Do You Believe in Miracles? (Read This, Before Answering)

Do You Believe in Miracles? (Read This, Before Answering) May 3, 2016

Have you ever witnessed a miracle?

By sofia.reshetnikova [CC BY-SA 4.0 via Wikimedia Commons
By sofia.reshetnikova [CC BY-SA 4.0 via Wikimedia Commons
To even answer that question, we’d have to come to some common agreement as to what we mean by miracle.

People routinely claim to have experienced or observed miracles.

The Catholic Church even has a Vatican-appointed team of miracle-claim-researchers, called the  “Miracle Commission” That’s a team I’d like to be on. Except I’m not Catholic.

But I do believe in miracles.

I don’t, however, accept the common understanding of a miracle as an divine interruption of the natural law. This common definition hearkens back to the early Enlightenment period and is attributed to the English skeptic philosopher David Hume.

In An Inquiry Concerning Human Understanding, Hume defines miracle as “a transgression of a law of nature by a particular volition of the Deity, or by the interposition of some visible agent.”

If you know anything about Hume, you know that–Enlightenment skeptic that he was–he didn’t accept the possibility of miracles. As Keith Ward points out, in The Big Questions of Science and Religion, Hume’s definition of miracles put divine action on the defensive, pointing out their absurdity. As Ward puts it,

Why should God make a set of beautiful and elegant laws, only to break them when the Divine Being felt like it? Does this not make God some sort of mathematical criminal? (87)

This view of the world as defined by unbreakable law and impenetrability by a divine being led to an increasingly deistic view of history (by an increasing number of intellectual elites) and to the relegation of special divine providence to a bygone era.

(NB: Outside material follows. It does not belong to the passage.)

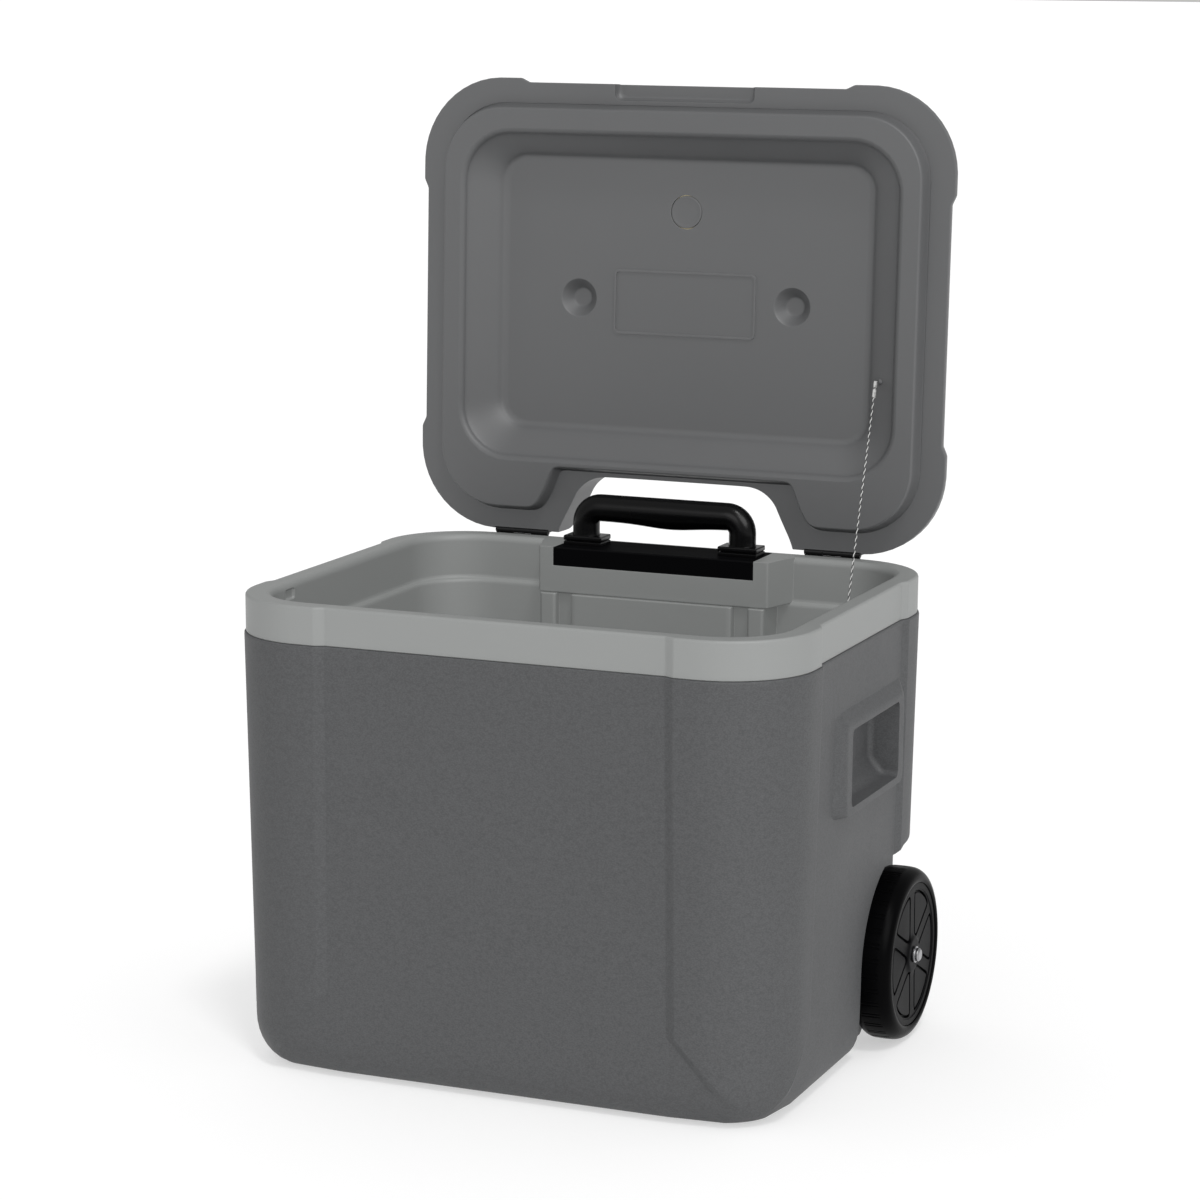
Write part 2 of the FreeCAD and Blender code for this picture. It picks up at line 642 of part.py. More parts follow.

It struck a big blow (a blow which continues with perhaps ever greater intensity) to orthodox Christianity, replete with a view of divine creation of the universe, a virginal conception, numerous “miracle accounts” in the Bible and especially those accorded to Jesus in the gospels, and a centrality of some kind of resurrection hope and afterlife.

I would add that the definition of miracle as “transgression of natural law” also gave, on the other ideological side of things, fodder for those who accepted supernatural providence to pit religious belief against science. We need only look to the six-day creationists as contemporary examples of this pitting of revealed religion (and miracles/divine providence) against science.

But Ward offers another definition of miracle, one which I prefer:

Miracles as “extraordinary manifestations of spiritual power”

This definition does not require a divine “transgression” of laws of nature (“laws” which the Creator is ultimately responsible for, anyway). It simply indicates that extraordinary, even unusual, things can happen from time to time in our universe and within our history.

If there is such a thing as Spirit, then it’s reasonable to assume that Spirit exerts some causal influence in the world–even within the world in which the material may be the only “things” that are directly observable by us. Ward, again:

If nature is as a whole the manifestation of Spirit, then the laws of its operations will be manifestations of the nature of Spirit. To put this in theistic terms, the predictable regularities of nature will manifest the faithfulness and reliability of God, who wills that we should be able to understand and use these regularities. But if God is a supreme personal reality, it is to be expected that there will also be unique and more distinctly personal forms of manifestation, by which God is truly known in many forms of beauty, moral insight, and historical guidance. The universe will, in short, not be a machine. It will be more like (though not exactly like) a body, expressing both reliable regularities and specific personal action. (91)

When events are affected by God, or Spirit, or whatever you prefer to call it, then extraordinary events may occur, or new things may come to be that weren’t before. Unusual and surprising turns may be taken. But this may only mean that we need to revise our understanding of what is excluded or included in the “laws” of nature.

One doesn’t get the sense from Ward that revising the definition in this way opens up the field to any and every miracle claim. He’s aware of the temptation and danger to invent “invisible and untestable spiritual laws to justify ridiculous opinions” (90).

But Quantum physics is pointing us into a world that is much more organic, much more indeterminate and open, and–some would say–much more spiritual than the world (or worldview, rather) inhabited and understood by David Hume.

In my view, the miracle of resurrection (should that prove to be a reality) would be just a way of saying that the world God created is one that does not end with death. That wouldn’t be a transgression of a natural law, but its redefinition.

In other words, a miracle as “extraordinary manifestation of spiritual power.”